Genetic Risk Assessment Program
Approximately 10 percent of cancer is due to an inherited predisposition. This means there is a change or mutation in a gene that can lead to an increased risk to develop certain types of cancer. An inherited predisposition can be passed from parents to children.
The Cancer Genetic Risk Assessment Program at the Dignity Health – Cancer Institute at St. Joseph’s Hospital and Medical Center provides genetic counseling, education, and when appropriate, facilitates genetic testing for those concerned about an inherited predisposition to cancer.
There are certain cancers that are more likely to be related to a familial predisposition. These can include breast, ovarian, colon, prostate, thyroid, brain, pancreatic cancers, melanoma and others.
“The benefit of identifying an inherited predisposition to cancer in a family is the information it can provide to the individual and their family. The process of genetic counseling allows people to become informed about their risk to develop cancer and then make informed decisions regarding screening,” explained Kimberly Brussow, MS, a certified genetic counselor for the Dignity Health – Cancer Institute at St. Joseph’s and certified by the American Board of Genetic Counseling.
When to Seek Genetic Counseling
People with a personal or family history of cancer may benefit most from genetic counseling. The cost of the genetic counseling may be covered by insurance. When calling the program to schedule an appointment, our coordinators will review the family history and insurance information and discuss anticipated coverage and cost of genetic counseling. Genetic testing is a separate cost and discussed in more detail during the genetic counseling appointment, after the personal and family history has been reviewed in depth.
You or your physician may make a referral to the Genetic Risk Assessment Program when there is a personal or family history of:
- cancer at an earlier age than expected for that type of cancer (for example, under age 50)
- an individual with more than one type of cancer or with bilateral cancer
- many close relatives with the same type of cancer, on the same side of the family
- rare cancers in the family (for example male breast cancer)

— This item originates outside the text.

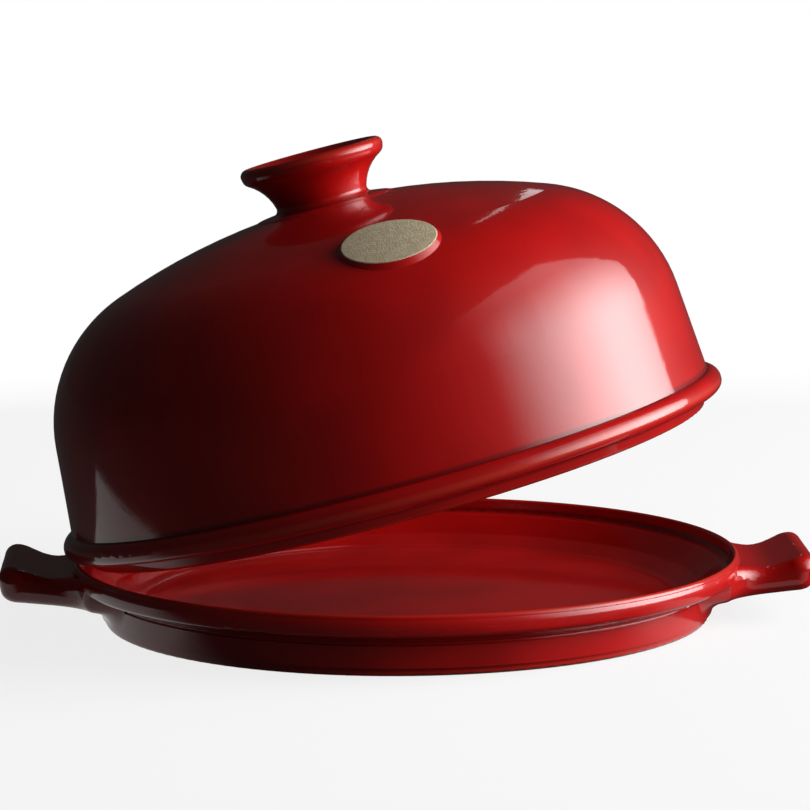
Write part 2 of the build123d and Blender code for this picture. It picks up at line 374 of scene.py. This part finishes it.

It is ideal, and most informative, to begin the process of genetic counseling and testing with the person in the family who has been diagnosed with cancer. For many reasons, this is not always possible.
An initial genetic counseling appointment lasts 60-90 minutes. At the appointment, she will:
- review your medical history
- collect detailed family history for both maternal and paternal sides of your family
- assess your individual risk to develop cancer based on the family history
- discuss if the family history is concerning for an inherited predisposition and review the risk to carry an inherited predisposition
- review the possible genetic test results
- discuss your options for surveillance, and risk reduction, review the risks, benefits and limitations of genetic testing
- explain current status of legislation regarding genetic discrimination
- arrange genetic testing if desired and indicated
- If genetic testing is pursued, results are typically available in 3-4 weeks. Once the results are received, the results will be interpreted within the context of your personal and family history. The genetic counselor will call to review the results by telephone, with additional appointments scheduled as needed. Medical management recommendations will be reviewed and implications for your family discussed.
- For more information about scheduling a genetic counseling appointment, call (602) 406-8222.
What’s covered by insurance and what’s not?
Genetic counseling may be covered by your insurance plan. For those that do not have coverage for genetic counseling, a discount is available if payment is received the day of the genetic counseling. Our intake coordinators can speak with you about coverage and review your out-of-pocket cost for the genetic counseling.
If genetic testing is indicated, this is a separate cost and performed at an independent laboratory. Criteria have been developed to identify who would benefit from genetic testing and many insurance companies have their own criteria in place to determine coverage for genetic testing. During the appointment with the genetic counselor, options for genetic testing and coverage of genetic testing will be reviewed in detail based on your personal and/or family history.
Concerns about Genetic Discrimination
There are federal laws in place the prevent health insurance companies and employers from discriminating based on genetic information. The Genetic Information Nondiscrimination Act of 2008 (GINA), states that it is against the law to request, require or use genetic information to make decisions about your eligibility for health insurance or your health insurance premium, contribution amounts, or terms of coverage. GINA also includes legislation related to employment.
Additionally, the results of genetic testing are considered ‘Protected Health Information (PHI)’ as described in the Health Insurance Portability and Accountability Act (HIPAA) of 1996 and release of these results is limited.